There are times when one single comment or announcement drops like a bomb sending a currency tumbling, such as the comment from the ECB president Draghi on May 2014. He announced that the ECB would start a quantitative easing program (QE) and the Euro hasn´t looked back since. The Euro kept declining against all majors, particularly the US Dollar, and by the time the QE actually started, most of the move had already been priced in.
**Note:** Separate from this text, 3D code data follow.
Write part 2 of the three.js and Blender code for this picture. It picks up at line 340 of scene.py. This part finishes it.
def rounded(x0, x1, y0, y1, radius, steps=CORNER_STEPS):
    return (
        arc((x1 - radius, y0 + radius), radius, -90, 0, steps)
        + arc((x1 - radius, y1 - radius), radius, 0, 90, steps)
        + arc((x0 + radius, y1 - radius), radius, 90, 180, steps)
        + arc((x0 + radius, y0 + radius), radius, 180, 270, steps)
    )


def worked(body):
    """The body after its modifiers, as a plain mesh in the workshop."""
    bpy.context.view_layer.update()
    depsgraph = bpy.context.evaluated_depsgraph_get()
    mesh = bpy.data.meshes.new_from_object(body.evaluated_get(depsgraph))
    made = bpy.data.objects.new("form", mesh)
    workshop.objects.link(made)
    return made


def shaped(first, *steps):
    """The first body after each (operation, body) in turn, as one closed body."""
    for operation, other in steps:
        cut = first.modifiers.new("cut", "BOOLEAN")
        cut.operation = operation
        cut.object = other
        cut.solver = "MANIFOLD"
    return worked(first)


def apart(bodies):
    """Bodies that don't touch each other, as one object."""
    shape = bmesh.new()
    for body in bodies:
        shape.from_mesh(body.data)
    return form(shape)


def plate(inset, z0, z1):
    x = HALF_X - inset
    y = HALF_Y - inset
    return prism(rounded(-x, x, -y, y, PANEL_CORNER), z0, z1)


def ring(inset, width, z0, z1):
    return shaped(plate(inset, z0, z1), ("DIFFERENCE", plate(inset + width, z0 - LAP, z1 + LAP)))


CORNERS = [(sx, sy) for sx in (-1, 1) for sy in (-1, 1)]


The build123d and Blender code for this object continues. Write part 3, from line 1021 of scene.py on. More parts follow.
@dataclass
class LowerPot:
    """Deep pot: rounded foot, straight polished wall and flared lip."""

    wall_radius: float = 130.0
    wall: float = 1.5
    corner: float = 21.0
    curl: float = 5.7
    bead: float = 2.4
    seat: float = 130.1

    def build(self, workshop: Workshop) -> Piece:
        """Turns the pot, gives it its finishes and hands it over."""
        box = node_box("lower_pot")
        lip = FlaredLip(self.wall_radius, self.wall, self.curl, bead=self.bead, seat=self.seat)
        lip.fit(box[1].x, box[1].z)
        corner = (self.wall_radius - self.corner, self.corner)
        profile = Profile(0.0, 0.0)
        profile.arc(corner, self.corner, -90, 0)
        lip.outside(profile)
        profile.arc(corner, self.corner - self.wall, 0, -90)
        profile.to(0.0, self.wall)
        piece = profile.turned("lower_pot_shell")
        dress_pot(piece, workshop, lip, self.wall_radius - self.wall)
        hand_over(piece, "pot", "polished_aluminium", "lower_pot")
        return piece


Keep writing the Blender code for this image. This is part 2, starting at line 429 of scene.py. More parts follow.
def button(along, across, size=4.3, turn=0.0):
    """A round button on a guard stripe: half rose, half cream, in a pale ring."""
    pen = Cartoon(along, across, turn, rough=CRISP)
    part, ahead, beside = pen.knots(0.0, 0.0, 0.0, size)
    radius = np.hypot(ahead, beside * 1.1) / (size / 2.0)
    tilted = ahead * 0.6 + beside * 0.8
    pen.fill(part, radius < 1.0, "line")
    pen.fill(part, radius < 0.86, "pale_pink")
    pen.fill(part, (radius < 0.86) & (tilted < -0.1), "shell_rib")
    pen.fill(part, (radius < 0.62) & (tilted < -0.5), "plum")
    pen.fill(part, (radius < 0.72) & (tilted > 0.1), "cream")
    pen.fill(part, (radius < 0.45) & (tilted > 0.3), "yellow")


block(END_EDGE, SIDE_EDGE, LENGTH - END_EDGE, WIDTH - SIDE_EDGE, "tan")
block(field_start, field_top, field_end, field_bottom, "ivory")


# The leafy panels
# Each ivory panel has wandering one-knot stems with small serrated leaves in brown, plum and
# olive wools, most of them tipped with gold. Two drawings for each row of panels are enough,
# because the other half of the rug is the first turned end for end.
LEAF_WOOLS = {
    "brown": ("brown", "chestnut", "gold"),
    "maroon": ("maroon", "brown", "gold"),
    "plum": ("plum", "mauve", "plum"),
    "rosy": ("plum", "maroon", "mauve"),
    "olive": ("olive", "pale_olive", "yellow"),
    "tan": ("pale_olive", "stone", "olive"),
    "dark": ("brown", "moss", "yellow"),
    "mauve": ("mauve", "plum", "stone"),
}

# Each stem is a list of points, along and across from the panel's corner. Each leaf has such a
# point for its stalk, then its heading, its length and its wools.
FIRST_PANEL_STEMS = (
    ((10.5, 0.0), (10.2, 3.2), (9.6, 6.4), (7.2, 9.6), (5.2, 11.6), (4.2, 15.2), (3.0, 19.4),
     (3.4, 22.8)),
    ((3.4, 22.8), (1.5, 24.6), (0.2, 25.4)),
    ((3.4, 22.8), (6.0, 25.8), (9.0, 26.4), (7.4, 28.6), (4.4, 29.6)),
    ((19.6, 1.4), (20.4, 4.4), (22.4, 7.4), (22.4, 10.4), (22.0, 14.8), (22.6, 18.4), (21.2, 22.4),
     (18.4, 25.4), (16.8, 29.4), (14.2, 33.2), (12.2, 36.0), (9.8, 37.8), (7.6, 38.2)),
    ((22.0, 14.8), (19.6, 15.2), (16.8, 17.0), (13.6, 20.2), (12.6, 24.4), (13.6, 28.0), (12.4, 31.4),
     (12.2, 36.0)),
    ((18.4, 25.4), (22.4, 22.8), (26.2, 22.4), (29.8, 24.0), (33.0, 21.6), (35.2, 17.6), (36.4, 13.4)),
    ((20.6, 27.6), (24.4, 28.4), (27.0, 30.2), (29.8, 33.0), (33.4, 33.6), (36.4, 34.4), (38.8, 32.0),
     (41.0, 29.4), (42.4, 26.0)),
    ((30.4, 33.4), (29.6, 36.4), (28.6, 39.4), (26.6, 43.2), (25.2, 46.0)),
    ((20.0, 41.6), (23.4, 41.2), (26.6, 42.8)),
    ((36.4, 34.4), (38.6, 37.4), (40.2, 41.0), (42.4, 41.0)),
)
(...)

There are other times when the sentiments are formed week after week based on many small comments. A good example is the 10 cent upward move on the part of the US Dollar from October to December 2015. The FED disappointed the market in September when they didn´t hike the interest rates. However, starting in October, the rhetoric of FED members began to increase, with small comments here and there about how appropriate and important it is to start raising the rates. The market got the hint and the USD rose about 10 cents until December when they actually hiked the rates and priced in, and so the USD only gained about 100 pips.
Understanding the long-term effect of the Central Bank rhetoric is easy. Even if you don´t know much about fundamentals, there are hundreds of websites with analyses and opinions from professionals who explain everything. The problem here is patience. You have to have nerves of steel in order to hold positions for months and even years in order to reap all the benefits, but it can be very profitable once you have worked on this virtue.
As you can see, there are thousands of pips you can make trading the comments of the Central Banks. The comments from the members of the Central Banks set the tone of the market for their own currency. It´s likely that if you miss the comments, there won´t be many pips left for you when the Central Bank actually takes action in the form of a rate hike/cut or starting the QE. You can scalp 50-100 pips in a matter of minutes, or trade short-term for hundreds of pips, or trade in the long-term for thousands of pips. Whatever strategy you chose, if applied correctly it can be very profitable.